Your task is to repeat only the lines from the one with "nodes.append(ear(side_name, side))" through the one with "obj.parent = empty", exactly as they stand, both ends included.

━━━━━━━━

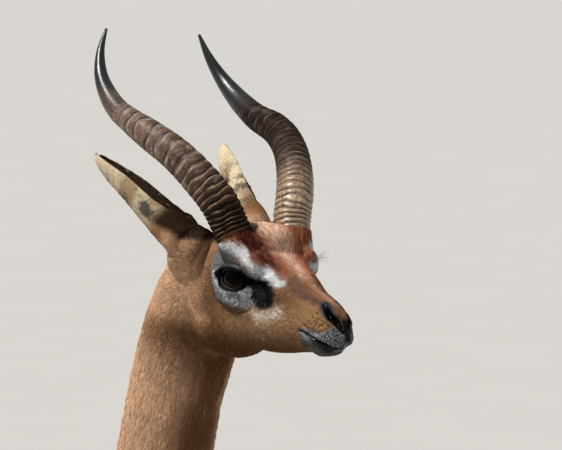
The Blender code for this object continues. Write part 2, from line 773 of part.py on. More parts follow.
def horn_rows():
    """Rows along a horn, spaced in step with its ridges, of point and radius for the left side."""
    steps = HORN_RIDGES * 2
    fine = smooth_rows(HORN, 400)
    rows = []
    for step in range(steps + 1):
        share = RIDGED_SHARE * (step / steps) ** RIDGE_CROWDING
        rows.append((share, step % 2 == 1 and step < steps))
    for share in np.linspace(RIDGED_SHARE, 1.0, 13)[1:]:
        rows.append((float(share), False))
    out = []
    for share, crest in rows:
        x, y, z, radius = fine[round(share * 399)]
        rise = RIDGE_DEPTH * (1.0 - 0.5 * share / RIDGED_SHARE) if crest else 0.0
        out.append((x, y, z, radius + rise))
    return out


def horn_solid(name, side, rows, sides=14, grow=0.0):
    """A horn of round sections along its rows, a little deeper fore and aft than across."""
    path = np.array([on_horn(row, side) for row in rows])
    along = np.gradient(path, axis=0)
    along /= np.linalg.norm(along, axis=1)[:, None]
    across = np.array([0.0, 1.0, 0.0])
    rings = []
    for point, forward, row in zip(path, along, rows):
        across = across - forward * np.dot(across, forward)
        across /= np.linalg.norm(across)
        over = np.cross(forward, across)
        radius = row[3] + grow
        deep, wide = radius * HORN_DEEP, radius * HORN_WIDE
        rings.append(oval(point, over, -over, across, deep, deep, wide, (2, 2), sides))
    return rings_to_object(name, rings)


def horn(side_name, side):
    made = horn_solid(f"horn_{side_name}", side, horn_rows())
    paint(made, (0.09, 0.06, 0.045), 0.4)
    return made


def horn_clearance(side):
    """The horn's foot grown by the gap, which clears its seat on the head."""
    rows = horn_rows()[:12]
    first, second = np.array(rows[0][:3]), np.array(rows[1][:3])
    back = first - (second - first) / np.linalg.norm(second - first) * GAP
    thickest = max(row[3] for row in rows)
    rows = [(*back, thickest), *((*row[:3], thickest) for row in rows[1:])]
    return horn_solid("horn_clearance", side, rows, grow=0.0006)


def ear_frame(side):
    """Points, ways along, ways of opening and ways across of an ear, at even shares of its line."""
    line = smooth_rows([on_head(p, side) for p in EAR_LINE[1:]], 13)
    line += np.linspace(0, 1, 13)[:, None] * EAR_LEAN[side] * [1, side, 1]
    along = np.gradient(line, axis=0)
    along /= np.linalg.norm(along, axis=1)[:, None]
    opening = np.array(EAR_OPENING[side])
    opening = opening - along * (along @ opening)[:, None]
    opening /= np.linalg.norm(opening, axis=1)[:, None]
    return line, along, opening, np.cross(along, opening)


def ear(side_name, side, sides=10):
    """A long leaf-shaped ear, curled to a tube at its root and opening to a trough."""
    line, _, opening, across = ear_frame(side)
    outer, inner = [], []
    for k, share in enumerate(np.linspace(0, 1, len(line))):
        radius, half_angle = values_at(EAR_CURL, share)
        for angle in np.radians(np.linspace(-half_angle, half_angle, sides)):
            edge = abs(angle) / math.radians(half_angle)
            thick = EAR_THICKNESS * (1 - 0.45 * edge**3) * min(1.0, 0.35 + radius / 0.012)
            for ring, offset in ((outer, thick / 2), (inner, -thick / 2)):
                reach = radius + offset
                ring.append(
                    line[k]
                    + opening[k] * (EAR_SWAY * (radius - EAR_CURL[0][1]) - reach * math.cos(angle))
                    + across[k] * reach * math.sin(angle)
                )
    count = len(line)
    total = count * sides
    points = outer + inner
    faces = []
    for row in range(count - 1):
        for k in range(sides - 1):
            low, high = row * sides + k, (row + 1) * sides + k
            faces.append((low, low + 1, high + 1, high))
            faces.append((total + low, total + high, total + high + 1, total + low + 1))
        for k in (0, sides - 1):
            low, high = row * sides + k, (row + 1) * sides + k
            faces.append((low, high, total + high, total + low))
    for row in (0, count - 1):
        for k in range(sides - 1):
            low = row * sides + k
            faces.append((low, low + 1, total + low + 1, total + low))
    made = new_object(f"ear_{side_name}", mesh_of("ear", points, faces))
    carve(made, ear_plug(side), "UNION")
    paint(made, (0.45, 0.34, 0.24), 0.85)
    return largest_only(made)


def ear_plug(side):
    """The solid foot of an ear, which closes the bottom of its cup."""
    line = ear_frame(side)[0]
    radius = EAR_CURL[0][1] + EAR_THICKNESS / 2
    shares = (1.0, 1.0, 0.8)
    rows = [(*point, radius * share) for point, share in zip(line, shares)]
    return round_tube("ear_plug", rows, 6, 24)


def ear_clearance(side):
    """The space of an ear's foot, which leaves a flat seat on the head a gap below it."""
    line, along, _, _ = ear_frame(side)
    radius = EAR_CURL[0][1] + EAR_THICKNESS / 2 + 2 * GAP
    rows = [(*(line[0] - along[0] * GAP), radius)]
    for k, share in ((1, 1.07), (2, 1.18), (3, 1.28), (5, 1.3)):
        rows.append((*line[k], radius * share))
    return round_tube("ear_clearance", rows, 12, 24)


def eye_frame(side):
    aim = Vector((EYE_AIM[0], EYE_AIM[1] * side, EYE_AIM[2])).normalized()
    ahead = Vector((0, 0, 1)).cross(aim).normalized() * -side
    up = Vector((0, 0, 1)) - aim * aim.z
    up.normalize()
    tilt = math.radians(EYE_TILT)
    long_axis = ahead * math.cos(tilt) - up * math.sin(tilt)
    short_axis = up * math.cos(tilt) + ahead * math.sin(tilt)
    return Vector(on_head(EYE_CENTRE, side)), aim, long_axis, short_axis


def eyeball(name, side, radius, segments=18):
    centre = on_head(EYE_CENTRE, side)
    shape = bmesh.new()
    place = Matrix.Translation(centre)
    rows = segments // 2 + 2
    bmesh.ops.create_uvsphere(shape, u_segments=segments, v_segments=rows, radius=radius, matrix=place)
    mesh = bpy.data.meshes.new(name)
    shape.to_mesh(mesh)
    shape.free()
    made = new_object(name, mesh)
    paint(made, (0.02, 0.015, 0.012), 0.08)
    return made


def lid_opening(side, points=22):
    """An almond-shaped plug that opens the lids in front of the eyeball."""
    centre, aim, long_axis, short_axis = eye_frame(side)
    half, upper, lower = EYE_OPENING
    rings = []
    for depth, grow in ((0.35, 0.92), (1.0, 1.0), (1.6, 1.16)):
        ring = []
        for k in range(points):
            angle = 2 * math.pi * k / points
            height = upper if math.sin(angle) > 0 else lower
            lift = math.copysign(abs(math.sin(angle)) ** 1.15, math.sin(angle)) * height
            place = centre + aim * depth * EYE_RADIUS
            ring.append(np.array(place + (long_axis * math.cos(angle) * half + short_axis * lift) * grow))
        rings.append(ring)
    return rings_to_object("lid_opening", rings)


def mouth_cut():
    """A thin wedge along the lips, round the front of the muzzle."""
    left = smooth_rows([on_head(p, LEFT) for p in MOUTH_LINE], 12)
    right = left[::-1][1:] * [1, -1, 1]
    path = np.vstack([left, right])
    along = np.gradient(path, axis=0)
    rings = []
    up = np.array([0.0, 0.0, 1.0])
    for k, (point, way) in enumerate(zip(path, along)):
        out = np.cross(up, way)
        out /= np.linalg.norm(out)
        open_by = MOUTH_OPEN if 1 < k < len(path) - 2 else MOUTH_OPEN / 2
        outer, inner = point + out * MOUTH_DEPTH * 1.4, point - out * MOUTH_DEPTH
        rings.append([outer + up * open_by, outer - up * open_by, inner - up * GAP, inner + up * GAP])
    return rings_to_object("mouth_cut", rings)


def nostril_cut(side):
    rows = [(*on_head(row[:3], side), row[3]) for row in NOSTRIL]
    return round_tube("nostril_cut", rows, 9, 8)


def leg_region(which, side, grow=0.0):
    """A block round one leg below the trunk, its top slanted where the leg joins it."""
    (rear, rear_top), (front, front_top), (front_foot, _), (rear_foot, _) = LEG_REGION[which]
    outline = (
        (rear - grow, rear_top + grow),
        (front + grow, front_top + grow),
        (front_foot + grow, REGION_FLOOR),
        (rear_foot - grow, REGION_FLOOR),
    )
    rings = []
    for out in (LEG_INSIDE[which] - grow, 0.20 + grow):
        rings.append([(x, out * side, z) for x, z in outline])
    faces = [(0, 1, 2, 3), (7, 6, 5, 4)]
    faces += [(k, k + 4, (k + 1) % 4 + 4, (k + 1) % 4) for k in range(4)]
    return new_object("leg_region", mesh_of("leg_region", rings[0] + rings[1], faces))


def tail_locks(tail):
    """The dark brush of long hair at the tail's end: flat, tapered locks that hang and overlap."""
    drift = np.random.default_rng(5)
    pieces = [tail]
    for k in range(TAIL_LOCKS):
        angle = 2.4 * k
        start_share = 0.52 + 0.44 * k / TAIL_LOCKS
        x, z, _, _, radius = [float(v) for v in smooth_tail(start_share)]
        out = Vector((math.cos(angle), math.sin(angle), 0.0))
        across = Vector((-math.sin(angle), math.cos(angle), 0.0))
        length = TAIL_LOCK_LENGTH * drift.uniform(0.85, 1.15)
        width = TAIL_LOCK_WIDTH * drift.uniform(0.85, 1.15)
        swing = TAIL_LOCK_SWING * drift.uniform(-0.5, 0.5)
        rings = []
        for share, spread, half, thick in TAIL_LOCK_ROWS:
            centre = Vector((x, 0, z)) + out * (radius * spread + TAIL_LOCK_FLARE * math.sin(2 * share))
            centre += across * swing * share
            centre.z -= length * share
            wide, deep = across * width * half, out * TAIL_LOCK_THICKNESS * thick
            rings.append([np.array(centre + reach) for reach in (wide, deep, -wide, -deep)])
        pieces.append(rings_to_object("lock", rings))
    return largest_only(joined("tail", pieces))


def smooth_tail(share):
    """Place and radii of the tail at a share of its length."""
    rows = smooth_rows([(x, z, 0.0, front, side) for x, z, front, _, side in TAIL], 101)
    return rows[round(share * 100)]


def body_nodes():
    """The neck, torso, tail and legs, parted from one body."""
    pieces = [trunk(), neck(), tail_tube(), *head_pieces()]
    for side in SIDES.values():
        pieces += front_leg(side) + hind_leg(side)
    body = thin_out(fused("body", pieces, BODY_VOXEL, RELAX_ROUNDS), BODY_FACES)
    made = []
    torso = copy_of(body, "torso")
    for which in ("front", "hind"):
        for side_name, side in SIDES.items():
            leg = copy_of(body, f"leg_{which}_{side_name}")
            carve(leg, leg_region(which, side), "INTERSECT")
            carve(leg, half_space("above", coronet_plane(which, side, GAP)), "INTERSECT")
            carve(torso, leg_region(which, side, GAP), "DIFFERENCE")
            made.append(largest_only(leg))
    carve(torso, half_space("ahead", NECK_CUT, -GAP), "DIFFERENCE")
    carve(torso, half_space("behind", TAIL_CUT, -GAP), "DIFFERENCE")
    made.append(largest_only(torso))
    neck_node = copy_of(body, "neck")
    carve(neck_node, half_space("ahead", NECK_CUT), "INTERSECT")
    carve(neck_node, half_space("head", HEAD_CUT, -GAP), "DIFFERENCE")
    made.append(largest_only(neck_node))
    tail = copy_of(body, "tail_root")
    carve(tail, half_space("behind", TAIL_CUT), "INTERSECT")
    carve(tail, half_space("high", (Vector((-0.8, 0, 0.6)), Vector((0, 0, 1)))), "INTERSECT")
    made.append(tail_locks(largest_only(tail)))
    remove(body)
    return made


def head_node():
    """The head, with its lids, nostrils and mouth line cut, and seats for horns, ears and eyes."""
    head = fused("head", [*head_pieces(), neck()], HEAD_VOXEL, RELAX_ROUNDS)
    thin_out(head, NECK_AND_HEAD_FACES)
    carve(head, half_space("head_side", HEAD_CUT), "INTERSECT")
    largest_only(head)
    for side in SIDES.values():
        carve(head, lid_opening(side), "DIFFERENCE")
        carve(head, eyeball("socket", side, EYE_RADIUS + GAP), "DIFFERENCE")
        carve(head, horn_clearance(side), "DIFFERENCE")
        carve(head, ear_clearance(side), "DIFFERENCE")
        carve(head, nostril_cut(side), "DIFFERENCE")
    carve(head, mouth_cut(), "DIFFERENCE")
    return largest_only(head)


def centre_on_floor(nodes):
    """Moves everything so that the box round the part is centred on the origin and stands on z = 0."""
    corners = np.array([np.array(vertex.co) for node in nodes for vertex in node.data.vertices])
    low, high = corners.min(axis=0), corners.max(axis=0)
    shift = Matrix.Translation((-(low[0] + high[0]) / 2, -(low[1] + high[1]) / 2, -low[2]))
    for node in nodes:
        node.data.transform(shift)
    return shift


def main():
    for old in list(bpy.data.objects):
        bpy.data.objects.remove(old)
    nodes = [*body_nodes(), head_node()]
    for side_name, side in SIDES.items():
        nodes.append(horn(side_name, side))
        nodes.append(ear(side_name, side))
        nodes.append(eyeball(f"eye_{side_name}", side, EYE_RADIUS))
        for which in ("front", "hind"):
            for half in (1, -1):
                nodes.append(claw(which, side, half))
    for node in nodes:
        node.data.shade_smooth()
    centre_on_floor(nodes)
    return nodes


main()
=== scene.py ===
"""Looks of the standing male gerenuk: skin, short coat, ringed horns, ears, eyes, hooves and tail brush.

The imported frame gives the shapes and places. Lengths are metres. Marks on the head are given in its own
frame, which has its origin midway between the eyes, for the left side, and are mirrored to the right.
"""

import math
from contextlib import contextmanager

import bmesh
import bpy
import numpy as np
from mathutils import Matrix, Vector
from mathutils.bvhtree import BVHTree


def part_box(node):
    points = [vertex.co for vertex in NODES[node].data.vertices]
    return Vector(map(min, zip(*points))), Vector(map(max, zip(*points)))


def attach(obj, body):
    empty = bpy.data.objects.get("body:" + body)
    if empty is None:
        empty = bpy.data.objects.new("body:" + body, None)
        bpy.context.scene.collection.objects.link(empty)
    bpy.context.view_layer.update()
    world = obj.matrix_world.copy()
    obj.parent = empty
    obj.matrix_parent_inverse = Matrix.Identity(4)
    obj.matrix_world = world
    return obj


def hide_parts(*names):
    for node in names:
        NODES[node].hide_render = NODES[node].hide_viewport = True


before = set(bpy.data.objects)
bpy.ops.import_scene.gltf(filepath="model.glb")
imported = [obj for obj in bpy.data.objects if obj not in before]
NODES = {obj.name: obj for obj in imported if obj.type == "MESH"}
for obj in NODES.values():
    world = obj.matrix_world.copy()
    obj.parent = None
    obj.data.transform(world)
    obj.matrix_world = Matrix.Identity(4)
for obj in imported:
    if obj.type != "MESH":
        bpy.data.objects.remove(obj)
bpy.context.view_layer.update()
LEFT, RIGHT = 1, -1
SIDES = {"left": LEFT, "right": RIGHT}
FEET = [(which, side) for which in ("front", "hind") for side in SIDES]


def node_centre(node):
    low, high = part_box(node)
    return (Vector(low) + Vector(high)) / 2


def millimetres(*rows):
    """Rows of lengths given in millimetres, in metres."""
    return np.array(rows) / 1000


# Places, worked out from the eyes
EYE_CENTRE = Vector((-0.0060, 0.0273, -0.0010))
EYE_RADIUS = (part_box("eye_left")[1][0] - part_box("eye_left")[0][0]) / 2
HEAD = (node_centre("eye_left") + node_centre("eye_right")) / 2 - Vector((EYE_CENTRE.x, 0, EYE_CENTRE.z))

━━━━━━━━

» **FULL RESPONSE**:
        nodes.append(ear(side_name, side))
        nodes.append(eyeball(f"eye_{side_name}", side, EYE_RADIUS))
        for which in ("front", "hind"):
            for half in (1, -1):
                nodes.append(claw(which, side, half))
    for node in nodes:
        node.data.shade_smooth()
    centre_on_floor(nodes)
    return nodes


main()
=== scene.py ===
"""Looks of the standing male gerenuk: skin, short coat, ringed horns, ears, eyes, hooves and tail brush.

The imported frame gives the shapes and places. Lengths are metres. Marks on the head are given in its own
frame, which has its origin midway between the eyes, for the left side, and are mirrored to the right.
"""

import math
from contextlib import contextmanager

import bmesh
import bpy
import numpy as np
from mathutils import Matrix, Vector
from mathutils.bvhtree import BVHTree


def part_box(node):
    points = [vertex.co for vertex in NODES[node].data.vertices]
    return Vector(map(min, zip(*points))), Vector(map(max, zip(*points)))


def attach(obj, body):
    empty = bpy.data.objects.get("body:" + body)
    if empty is None:
        empty = bpy.data.objects.new("body:" + body, None)
        bpy.context.scene.collection.objects.link(empty)
    bpy.context.view_layer.update()
    world = obj.matrix_world.copy()
    obj.parent = empty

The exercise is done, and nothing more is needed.